_OBJECTIVE_.
Would you quote the material below from its first line through the line containing "# Add-on classes", exactly and with both ends included?

_COLLECTED MATERIAL_.
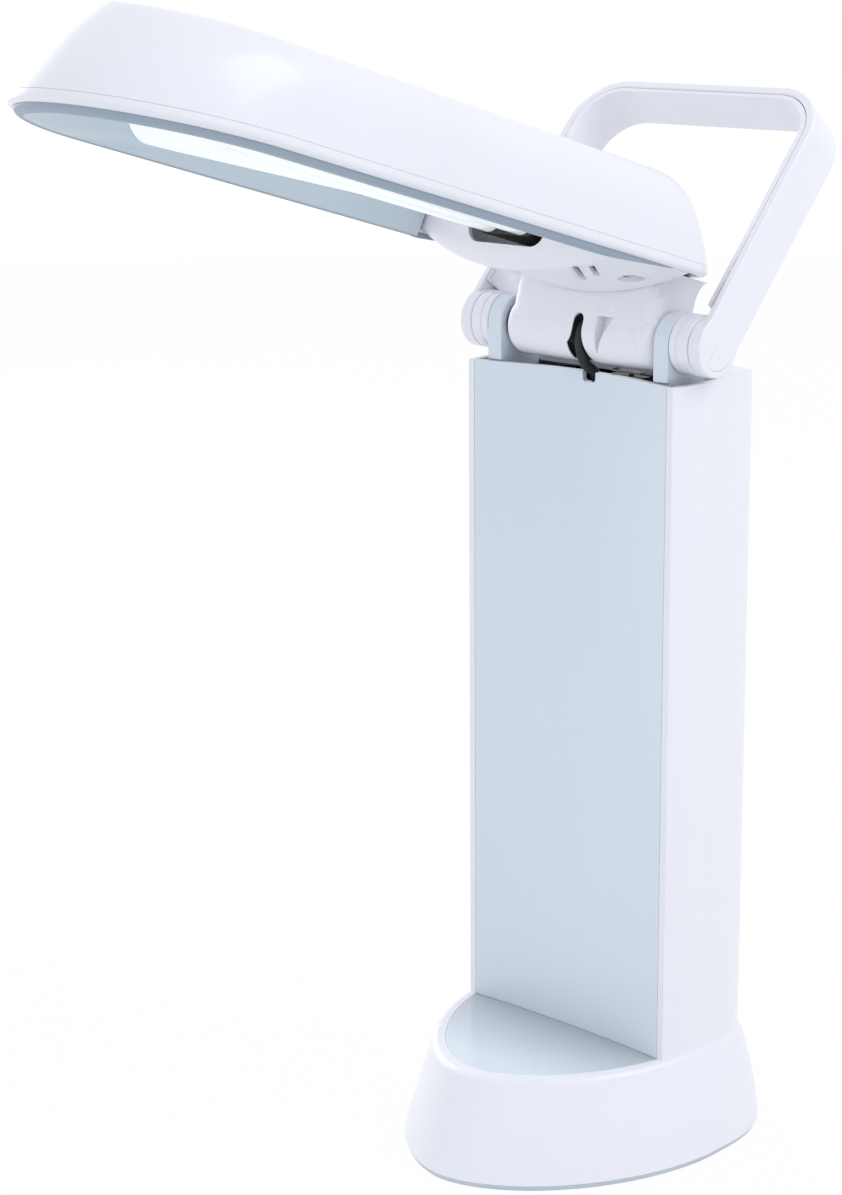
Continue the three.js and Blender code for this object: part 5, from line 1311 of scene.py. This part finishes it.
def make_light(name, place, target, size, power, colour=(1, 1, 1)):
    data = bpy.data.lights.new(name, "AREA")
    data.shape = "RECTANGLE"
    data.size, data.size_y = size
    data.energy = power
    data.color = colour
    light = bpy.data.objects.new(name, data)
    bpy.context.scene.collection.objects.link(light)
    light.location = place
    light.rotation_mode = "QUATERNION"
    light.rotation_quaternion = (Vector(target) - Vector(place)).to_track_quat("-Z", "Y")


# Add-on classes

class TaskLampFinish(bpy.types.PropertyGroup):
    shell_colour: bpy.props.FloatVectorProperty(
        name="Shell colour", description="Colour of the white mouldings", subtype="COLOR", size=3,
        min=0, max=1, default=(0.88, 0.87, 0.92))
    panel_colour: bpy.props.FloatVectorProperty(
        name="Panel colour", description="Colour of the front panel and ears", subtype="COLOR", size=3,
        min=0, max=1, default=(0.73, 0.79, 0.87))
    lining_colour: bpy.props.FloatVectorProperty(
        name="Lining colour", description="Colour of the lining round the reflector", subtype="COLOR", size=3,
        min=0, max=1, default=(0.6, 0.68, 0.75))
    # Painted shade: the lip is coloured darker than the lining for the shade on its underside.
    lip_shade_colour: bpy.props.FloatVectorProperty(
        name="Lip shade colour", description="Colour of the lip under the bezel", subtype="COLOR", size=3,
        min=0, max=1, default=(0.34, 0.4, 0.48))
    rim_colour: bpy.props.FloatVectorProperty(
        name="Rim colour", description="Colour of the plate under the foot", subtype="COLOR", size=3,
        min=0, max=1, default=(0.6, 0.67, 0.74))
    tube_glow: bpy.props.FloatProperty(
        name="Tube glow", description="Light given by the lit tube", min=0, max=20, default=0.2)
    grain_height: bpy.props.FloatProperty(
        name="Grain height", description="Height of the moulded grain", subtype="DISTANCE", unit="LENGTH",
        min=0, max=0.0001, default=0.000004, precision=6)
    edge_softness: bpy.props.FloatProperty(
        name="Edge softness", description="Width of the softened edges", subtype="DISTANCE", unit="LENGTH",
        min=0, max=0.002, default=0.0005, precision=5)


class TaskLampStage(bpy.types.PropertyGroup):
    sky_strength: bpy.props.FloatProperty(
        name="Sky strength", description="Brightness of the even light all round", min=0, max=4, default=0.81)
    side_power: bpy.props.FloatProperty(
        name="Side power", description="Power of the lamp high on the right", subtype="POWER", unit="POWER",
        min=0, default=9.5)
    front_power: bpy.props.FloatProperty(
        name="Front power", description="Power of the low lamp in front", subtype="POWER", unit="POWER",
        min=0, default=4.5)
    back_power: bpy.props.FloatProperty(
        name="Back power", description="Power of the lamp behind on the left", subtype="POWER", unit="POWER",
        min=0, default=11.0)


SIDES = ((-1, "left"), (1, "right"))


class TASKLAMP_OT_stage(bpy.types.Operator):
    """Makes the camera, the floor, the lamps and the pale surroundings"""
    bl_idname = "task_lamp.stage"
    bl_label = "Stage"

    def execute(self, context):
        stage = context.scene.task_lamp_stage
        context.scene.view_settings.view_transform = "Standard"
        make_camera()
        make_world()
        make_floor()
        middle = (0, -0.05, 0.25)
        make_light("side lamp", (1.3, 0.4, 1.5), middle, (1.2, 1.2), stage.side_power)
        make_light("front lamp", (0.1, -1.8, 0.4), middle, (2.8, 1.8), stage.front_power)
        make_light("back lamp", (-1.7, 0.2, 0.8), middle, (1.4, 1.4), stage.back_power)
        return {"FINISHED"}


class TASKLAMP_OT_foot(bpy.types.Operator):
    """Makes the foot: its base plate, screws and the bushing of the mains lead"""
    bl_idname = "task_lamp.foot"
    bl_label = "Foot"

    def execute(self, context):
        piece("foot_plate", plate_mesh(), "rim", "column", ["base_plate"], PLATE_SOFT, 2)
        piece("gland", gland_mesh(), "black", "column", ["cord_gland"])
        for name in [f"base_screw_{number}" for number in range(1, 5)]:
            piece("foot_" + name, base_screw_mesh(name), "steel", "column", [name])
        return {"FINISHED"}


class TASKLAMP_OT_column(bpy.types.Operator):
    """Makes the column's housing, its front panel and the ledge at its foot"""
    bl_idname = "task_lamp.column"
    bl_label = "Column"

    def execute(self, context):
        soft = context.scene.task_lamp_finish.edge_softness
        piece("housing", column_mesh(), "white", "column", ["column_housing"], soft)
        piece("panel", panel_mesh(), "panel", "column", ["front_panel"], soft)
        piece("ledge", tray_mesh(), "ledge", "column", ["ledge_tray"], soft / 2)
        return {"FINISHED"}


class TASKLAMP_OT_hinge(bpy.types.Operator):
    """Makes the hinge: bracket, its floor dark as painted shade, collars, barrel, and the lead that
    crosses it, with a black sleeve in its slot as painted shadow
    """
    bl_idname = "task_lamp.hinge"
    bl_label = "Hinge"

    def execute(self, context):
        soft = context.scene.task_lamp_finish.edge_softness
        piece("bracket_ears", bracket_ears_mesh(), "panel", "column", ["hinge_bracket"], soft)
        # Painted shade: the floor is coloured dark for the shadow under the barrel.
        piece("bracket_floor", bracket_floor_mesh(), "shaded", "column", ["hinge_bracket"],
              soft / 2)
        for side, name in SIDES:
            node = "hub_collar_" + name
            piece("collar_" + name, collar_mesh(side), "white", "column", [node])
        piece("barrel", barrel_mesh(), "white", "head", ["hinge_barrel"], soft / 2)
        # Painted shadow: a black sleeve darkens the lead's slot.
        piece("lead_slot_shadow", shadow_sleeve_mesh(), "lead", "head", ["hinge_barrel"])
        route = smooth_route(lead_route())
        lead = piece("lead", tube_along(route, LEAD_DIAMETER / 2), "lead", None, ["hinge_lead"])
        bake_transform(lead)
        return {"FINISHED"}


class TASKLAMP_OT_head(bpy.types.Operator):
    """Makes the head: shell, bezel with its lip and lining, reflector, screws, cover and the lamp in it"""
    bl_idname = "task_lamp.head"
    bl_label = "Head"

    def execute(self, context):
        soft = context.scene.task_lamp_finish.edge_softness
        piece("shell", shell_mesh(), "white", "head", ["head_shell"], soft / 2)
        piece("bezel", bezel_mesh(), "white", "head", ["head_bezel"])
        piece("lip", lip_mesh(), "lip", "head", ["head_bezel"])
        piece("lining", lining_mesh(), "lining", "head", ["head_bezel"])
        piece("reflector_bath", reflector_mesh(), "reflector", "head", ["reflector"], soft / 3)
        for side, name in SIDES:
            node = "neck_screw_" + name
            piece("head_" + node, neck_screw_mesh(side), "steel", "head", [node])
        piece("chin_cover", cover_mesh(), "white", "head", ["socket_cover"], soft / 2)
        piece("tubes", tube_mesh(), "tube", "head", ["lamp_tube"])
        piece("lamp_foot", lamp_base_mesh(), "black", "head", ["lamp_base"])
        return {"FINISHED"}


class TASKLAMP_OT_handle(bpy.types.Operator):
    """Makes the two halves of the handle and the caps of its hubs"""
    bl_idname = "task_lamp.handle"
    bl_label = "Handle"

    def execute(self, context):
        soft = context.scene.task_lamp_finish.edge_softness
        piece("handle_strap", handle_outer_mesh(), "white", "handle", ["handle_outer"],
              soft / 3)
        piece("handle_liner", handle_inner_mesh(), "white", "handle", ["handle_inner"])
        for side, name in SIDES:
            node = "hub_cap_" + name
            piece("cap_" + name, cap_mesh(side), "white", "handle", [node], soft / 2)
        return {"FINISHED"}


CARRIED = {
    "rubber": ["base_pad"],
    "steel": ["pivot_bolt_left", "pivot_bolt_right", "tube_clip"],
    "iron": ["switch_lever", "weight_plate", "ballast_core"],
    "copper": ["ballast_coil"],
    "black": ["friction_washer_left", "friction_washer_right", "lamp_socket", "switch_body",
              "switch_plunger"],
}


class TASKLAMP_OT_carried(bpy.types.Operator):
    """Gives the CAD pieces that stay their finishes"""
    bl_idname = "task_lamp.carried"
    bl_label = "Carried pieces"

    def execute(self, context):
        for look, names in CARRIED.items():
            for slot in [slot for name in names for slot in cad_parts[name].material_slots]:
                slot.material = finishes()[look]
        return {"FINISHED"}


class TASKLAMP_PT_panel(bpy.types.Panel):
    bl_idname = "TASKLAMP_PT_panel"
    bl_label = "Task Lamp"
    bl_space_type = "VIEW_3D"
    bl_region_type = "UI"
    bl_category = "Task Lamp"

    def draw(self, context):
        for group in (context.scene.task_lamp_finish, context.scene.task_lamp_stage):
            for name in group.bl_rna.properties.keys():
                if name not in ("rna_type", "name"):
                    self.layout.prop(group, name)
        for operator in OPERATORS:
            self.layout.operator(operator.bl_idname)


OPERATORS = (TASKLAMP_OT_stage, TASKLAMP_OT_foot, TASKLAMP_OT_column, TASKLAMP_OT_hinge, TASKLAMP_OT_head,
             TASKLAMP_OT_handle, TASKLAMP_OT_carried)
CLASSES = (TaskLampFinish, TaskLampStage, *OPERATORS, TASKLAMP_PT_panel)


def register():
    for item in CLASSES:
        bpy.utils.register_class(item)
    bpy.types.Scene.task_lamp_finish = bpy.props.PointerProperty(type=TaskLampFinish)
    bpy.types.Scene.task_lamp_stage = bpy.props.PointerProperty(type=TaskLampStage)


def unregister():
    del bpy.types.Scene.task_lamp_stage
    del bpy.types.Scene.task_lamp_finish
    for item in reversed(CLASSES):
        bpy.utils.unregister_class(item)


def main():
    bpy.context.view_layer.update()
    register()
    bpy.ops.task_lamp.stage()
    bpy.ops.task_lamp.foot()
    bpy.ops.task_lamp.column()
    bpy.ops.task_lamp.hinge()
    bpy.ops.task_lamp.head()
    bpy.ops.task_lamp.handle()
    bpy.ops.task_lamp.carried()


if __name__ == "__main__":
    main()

_EXERCISE RESULT_.
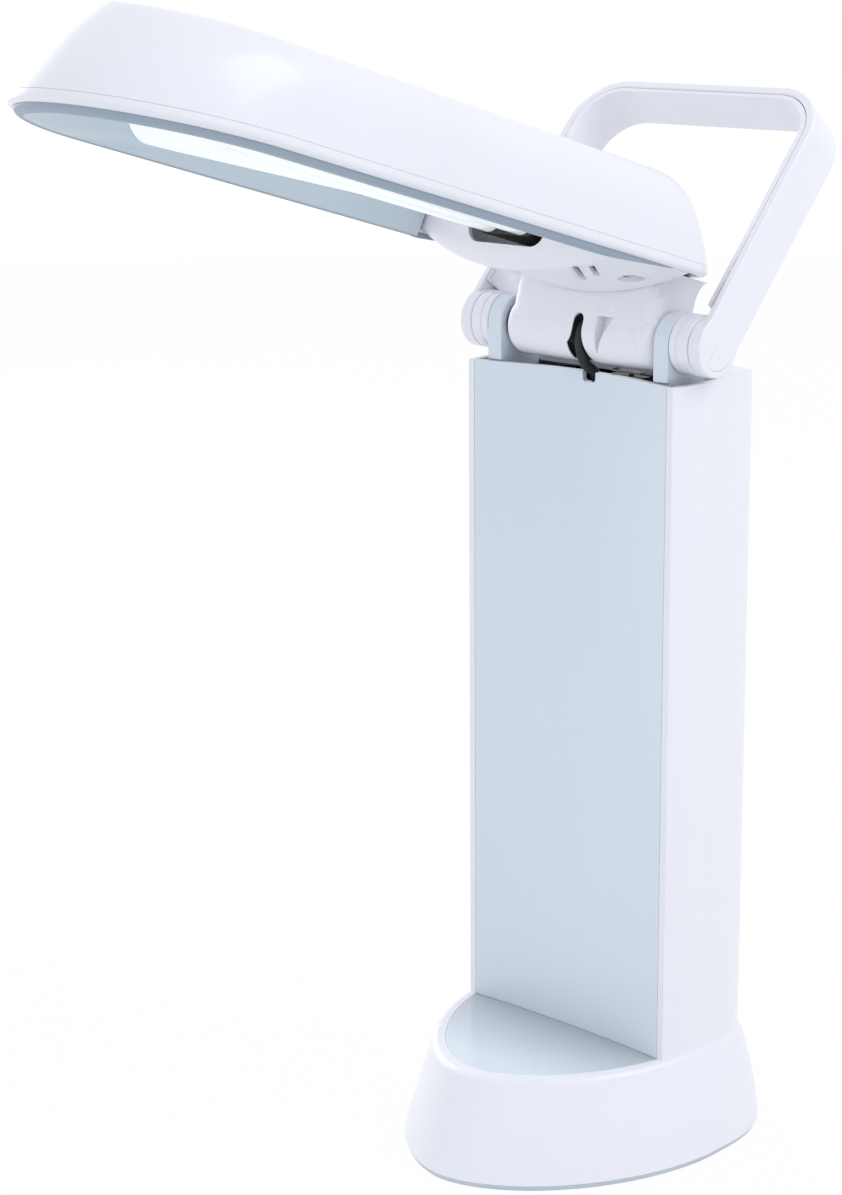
Continue the three.js and Blender code for this object: part 5, from line 1311 of scene.py. This part finishes it.
def make_light(name, place, target, size, power, colour=(1, 1, 1)):
    data = bpy.data.lights.new(name, "AREA")
    data.shape = "RECTANGLE"
    data.size, data.size_y = size
    data.energy = power
    data.color = colour
    light = bpy.data.objects.new(name, data)
    bpy.context.scene.collection.objects.link(light)
    light.location = place
    light.rotation_mode = "QUATERNION"
    light.rotation_quaternion = (Vector(target) - Vector(place)).to_track_quat("-Z", "Y")


# Add-on classes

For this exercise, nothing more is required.